Could their frustration soon become yours? Your trash may not be picked up. Your streets may not be plowed. And your water mains and streets may stop being repaired.

CLEVELAND — On Thursday morning, members from several local workers unions took to the Free Stamp in downtown Cleveland to protest. 

The workers are frustrated with the city of Cleveland amid months of negotiations that have yet to produce an agreement. 

Could their frustration soon become yours? Your trash may not be picked up. Your streets may not be plowed. And your water mains and streets may stop being repaired.

It all boils down to a contract agreement that stands between the city of Cleveland and local union members. 

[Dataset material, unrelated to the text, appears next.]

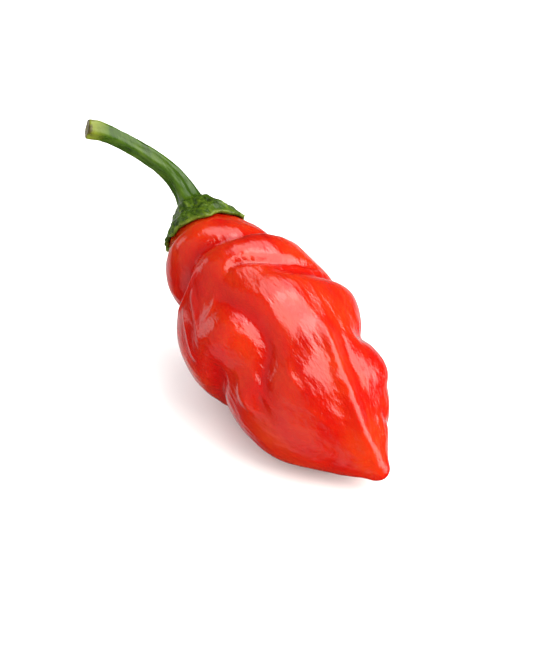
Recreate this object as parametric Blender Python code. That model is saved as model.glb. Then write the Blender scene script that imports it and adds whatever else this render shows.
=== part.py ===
"""A lobed red chilli pepper, as picked and lying on its side, in metres with +Z up.

Two pieces: the fruit, and the green calyx with its curved stem. The fruit lies on its belly along +X, with
its calyx end raised and its tip just over the surface. The tables give millimetres and degrees. A station is
the distance along the fruit's axis from the calyx rim to the tip. An angle goes round that axis from its
upper side, towards +Y.
"""

import bmesh
import bpy
import numpy as np

MM = 0.001

# How the fruit lies: the tip points down by this many degrees
TILT = 20.0
# How much of the lowest skin is pressed flat by the surface it rests on
PRESSED_FLAT = 0.22

# The fruit without its lobes: station, radius
FRUIT_PROFILE = [
    (-4.6, 0.0), (-4.3, 2.4), (-3.2, 4.8), (-1.2, 6.5), (1.5, 7.8), (5.0, 9.3), (9.0, 10.8), (14.0, 13.0),
    (20.0, 14.3), (26.0, 14.7), (32.0, 13.9), (38.0, 13.1), (43.0, 11.8), (47.0, 9.8), (51.0, 7.6),
    (54.6, 5.2), (57.5, 3.1), (59.4, 1.7), (60.0, 0.0),
]
# The fruit's bent middle line: station, shift upwards, shift towards +Y
FRUIT_CENTRE = [
    (-4.6, -0.2, -0.4), (10.0, -0.2, -0.4), (25.0, 0.2, -1.2), (40.0, 1.2, -1.8), (50.0, 1.3, -0.9),
    (60.0, 1.8, -0.7),
]
# Swellings of the skin: station, angle, reach along, reach round, height
LOBES = [
    (3.8, -108, 3.4, 8.0, 1.1),
    (4.0, -44, 2.8, 4.0, 1.4),
    (11.5, -34, 2.8, 4.0, 1.4),
    (12.2, 0, 3.2, 6.5, 1.5),
    (15.6, 36, 3.4, 5.5, 0.4),
    (20.5, -30, 3.0, 3.0, 0.7),
    (25.0, -4, 5.0, 5.5, 0.8),
    (25.5, -27, 4.0, 3.6, 0.9),
    (27.5, 62, 4.5, 5.0, 1.9),
    (19.5, -92, 6.0, 8.0, 2.0),
    (25.2, -62, 2.9, 4.2, 1.9),
    (39.5, -28, 2.0, 2.6, 0.5),
    (44.5, -23, 2.4, 2.6, 0.5),
    (42.4, 60, 3.2, 3.2, 1.3),
    (35.6, 62, 1.8, 3.0, 0.6),
    (53.6, -114, 2.4, 4.0, 0.4),
    (50.0, 26, 5.0, 2.6, -0.6),
    (36.5, -95, 3.4, 6.0, 0.4),
    (36.2, -70, 1.8, 2.0, 0.7),
    (46.5, -114, 5.5, 6.0, 1.9),
    (39.0, -46, 2.4, 3.0, 0.4),
    (45.5, -56, 3.2, 3.6, 0.7),
    (50.0, -34, 2.8, 3.0, 0.5),
    (46.0, 180, 7.0, 6.0, -2.0),
    (26.0, 158, 6.0, 5.0, 1.1),
    (25.0, 205, 6.0, 5.0, 1.1),
    (14.0, 120, 5.0, 8.0, 1.2),
    (33.0, 115, 6.0, 7.0, 1.3),
    (8.0, 175, 4.0, 8.0, 0.9),
]
# Folds between the lobes: depth (a ridge's is negative), half width, then the route as station, angle
FOLDS = [
    (1.7, 2.3, [(11.5, 110), (10.8, 80), (10.3, 50), (9.0, 24), (8.4, -8), (7.6, -27), (7.2, -48), (9.0, -62),
                (9.9, -79)]),
    (2.2, 2.4, [(8.0, -52), (9.3, -66), (10.0, -80), (10.2, -100), (10.2, -120), (10.2, -145)]),
    (0.9, 1.0, [(20.6, 60), (20.2, 42), (19.3, 25), (18.2, 8), (15.9, -14), (15.3, -24), (16.2, -31),
                (17.4, -37)]),
    (1.4, 2.2, [(23.5, 130), (24.4, 95), (23.6, 60), (22.4, 42), (21.2, 22), (19.6, 4), (17.4, -12)]),
    (1.5, 2.9, [(15.5, -50), (18.5, -44), (22.0, -39), (26.0, -34), (30.0, -33), (33.5, -42), (37.0, -62),
                (42.0, -78)]),
    (2.0, 2.8, [(30.0, -150), (29.3, -120), (29.0, -97), (28.8, -84), (27.6, -77), (25.2, -74)]),
    (0.5, 1.6, [(33.0, 26), (37.0, 21), (41.0, 18), (46.0, 16)]),
    (1.8, 2.6, [(32.5, 100), (35.0, 72), (36.2, 50), (37.0, 36)]),
    (0.3, 2.0, [(43.5, 85), (46.0, 60), (47.0, 38)]),
    (0.7, 1.8, [(51.5, 90), (51.5, 60), (51.0, 36)]),
    (0.5, 2.4, [(52.5, -120), (53.0, -90), (53.5, -60)]),
    (-1.1, 2.1, [(31.0, 12), (36.0, 7), (40.0, 3), (44.0, -2), (48.0, -6), (53.0, -12), (59.4, -18)]),
    (-0.6, 1.6, [(33.0, -72), (36.0, -77), (40.0, -78)]),
    (1.6, 3.0, [(9.0, 110), (11.0, 140), (15.0, 165), (19.0, 175)]),
    (1.8, 3.0, [(20.0, 95), (25.0, 105), (28.0, 130), (30.0, 150)]),
    (1.5, 3.0, [(18.0, -125), (20.0, -150), (18.0, -172)]),
    (1.4, 3.0, [(40.0, 90), (39.0, 120), (36.0, 150)]),
]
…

"The city is not looking to recognize what the essential workers did throughout COVID and certainly what other cities around the state of Ohio have recognized," says Carl Pecoraro, the principal officer of the Teamsters Local 507.

The unions and the city have been in contract negotiations for months. Union leaders say the delay now is due to wage proposals for workers, calling the package "substandard." They claim that workers in Cleveland are paid 10 to 15% less than their counterparts in most major Ohio cities. 

Frustrations started in the early days of the pandemic. 

"Our members were deemed essential and highly critical during that point and they were providing services that had a direct impact on their own health," explains Bobby Mendel, business representative for Laborers Local 860. "A lot of our members contracted COVID and some of them died from it."

They say they never got hazard pay during that time.

"Instead the city wants to spend hundreds of thousands of dollars to a private law firm for negotiations to basically combat our own workers," Mendel adds.

Those negotiations are scheduled to continue with a fact-finder set to be brought in. The fact-finder will be an impartial examiner to determine the facts of the case.

But the union isn't hopeful about the outcome. They say representatives of the city have already said it will not accept if the fact-finder rules in favor of the union. If that's the case, it could lead to a major labor dispute that would trickle down to residents. 

The union members that are affected do everything from waste collection, to street repairs, to building inspections out at the airport. 

There is no strike yet. Union members stress that a strike is not the outcome they are looking for.

"Our goal is that there will not be a strike. Our goal is that we can bring attention to this and the mayor and the mayors office can recognize that we need to fix this problem," says Pecoraro.